The trademark red, blue and white barber pole outside the shop had stopped spinning.
"It looks almost exactly like it did 30 years ago. It just needed updating," Stuck said.
Stuck and Cross helped lead the effort to refurbish Ward's shop. The Whiteland natives host a yearly fundraiser for a local family struggling with cancer, and Ward's wife, Tanya, was diagnosed with colon cancer last year.
When Cross and Stuck started asking the community for help, the offers rolled in. Donations came from current residents and those who moved away years before.
Two people pledged to buy wall-mounted flat-screen TVs, to replace the antique television collecting dust on a corner shelf. Individual donors stepped up to buy three $250 barber chairs.
John Sonley, owner of Four Seasons Painting in Indianapolis and a Whiteland native, provided paint and labor free of charge.
"If you knew Ed, you wouldn't hesitate to help," Sonley said. "He gave me my first haircut, and I went there until I moved. I didn't hesitate when I was asked to help."
The building trades students at Central 9 Career Center remodeled the bathroom with a snazzy black-and-white checkered motif.
One donor had a door mat custom-made to read, "Chick Magnet."
"He's been so cool for everyone for so long. Now, it's time for everyone else to pay him back," Cross said.

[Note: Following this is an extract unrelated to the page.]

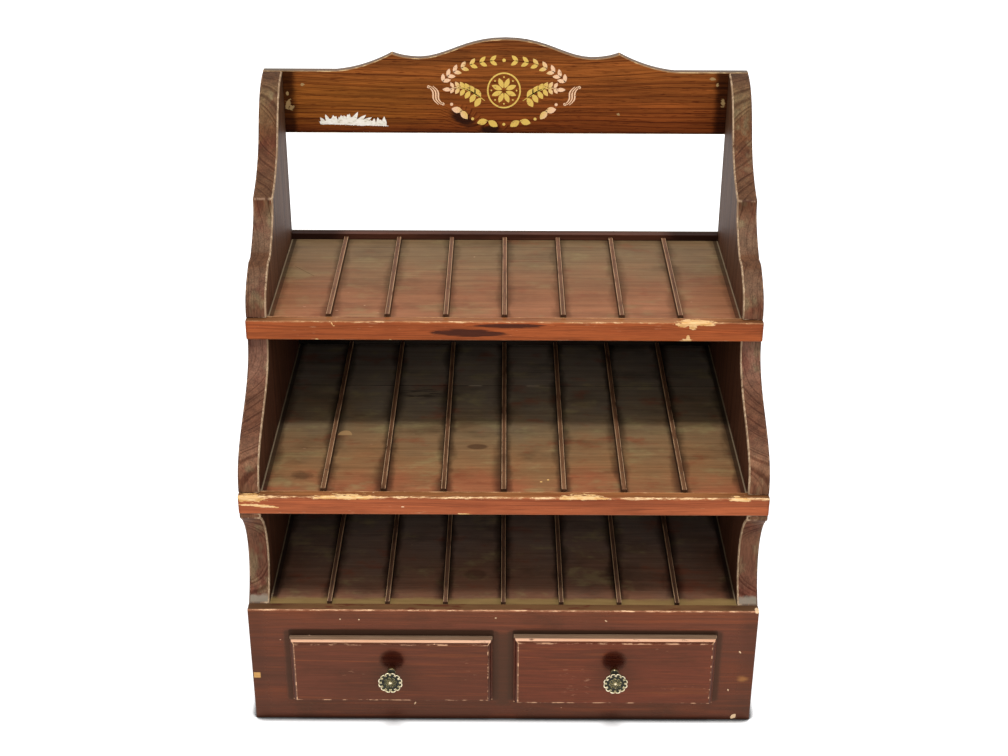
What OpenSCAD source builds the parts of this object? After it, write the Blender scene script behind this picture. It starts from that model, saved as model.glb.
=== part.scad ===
// Stepped spice chest with three ribbed shelves and two drawers.
// Origin: middle of the footprint on the table. +X right, -Y towards the user, +Z up.

/* [Case] */
// Outside width across the two side boards
width = 407; // [340:1:480]
// From the face of the base to the rear edges of the side boards
depth = 264.5; // [240:0.5:320]
// Thickness of each side board
side_t = 16.5; // [12:0.5:22]
// Height of the base, up to the lower shelf
base_h = 109; // [95:0.5:130]
// Rise from one shelf to the next
tier_h = 105.3; // [90:0.1:130]
// Rise of the side boards above the top shelf
head_h = 149; // [130:1:180]

/* [Side scroll] */
// Set-back of the side boards' front edge behind the face of the lips
edge_setback = 4.5; // [2:0.5:6]
// Set-back of the top shelf's lip behind the face of the base
top_setback = 90.5; // [75:0.5:100]
// Depth of the round scoop between the base and the middle lip
scoop_depth = 20; // [10:1:28]
// Set-back of the scoop's upper end behind the face of the lips
scoop_setback = 1.5; // [0:0.5:4]
// Height of the upright bit between the scoop and the middle lip
scoop_lead = 5; // [2:0.5:10]
// Rise of the rounded shoulder above the top lip
shoulder_h = 35.5; // [28:0.5:44]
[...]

Ward closed his shop and handed over control to the remodeling team. For five days, they tore out old carpet and linoleum, disassembled the old barber chairs and took down the time-worn wallpaper.
The new equipment was brought in, TVs were mounted, walls painted and a new ceiling installed. Even the barber pole was repaired, spinning slowly outside the door.
To know the community had come together to help is overwhelming, Ward said. When he talks about it, his voice breaks a little bit.
His goal when he opened his shop was to create a welcoming atmosphere where people would feel comfortable sitting for a few minutes for a haircut. He treated customers like friends and now realizes that they saw him the same way.
"It's one of the neatest experiences you'll ever have knowing that this many people care," Ward said. "Too many times, you go through life just coasting, but to know this many people are here for you, it's nice."